2dly. It will put us upon great mourning, by reason of God’s withdrawing himself from us.
3dly. It will put us upon watchfulness over ourselves, and over one another, that we be not overtaken by the means and causes of these decays.
4thly. It will put us upon zeal for God and the honour of the gospel, that it may not suffer by reason of our miscarriages.

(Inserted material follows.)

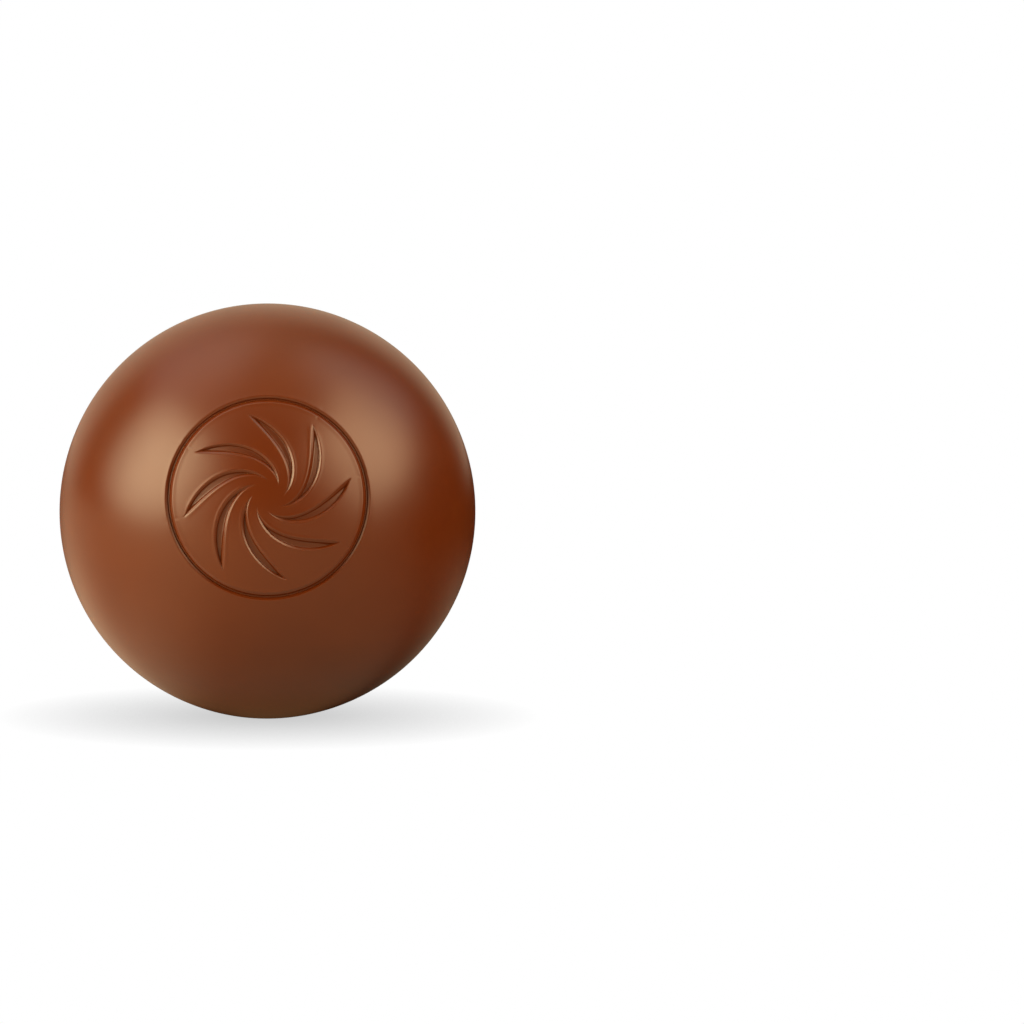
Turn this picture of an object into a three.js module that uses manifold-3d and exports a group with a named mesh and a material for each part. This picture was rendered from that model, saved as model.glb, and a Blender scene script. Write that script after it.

In one word, faith will do something; but for our parts, we do 516little or nothing. Faith will do something, I say, wherever it is, when it is stirred up to exercise; but as to these special duties, in reference to these decays that all professors are fallen under, — O how little is it we do in any kind whatever! Would we might advise with one another what to do under these decays, — to further one another in recovering ourselves from them! This, then, is what we are called to, and is required of us, — namely, faith in the faithfulness of Christ, who hath built his church upon the rock, [so] that, be things never so bad, it shall not be prevailed against; — faith in the fulness of the Spirit, and his promise to send him to renew the face of the church; faith in apprehending the truth of God, who hath foretold these things; and faith putting us upon those especial duties that God requires at our hands in such a season.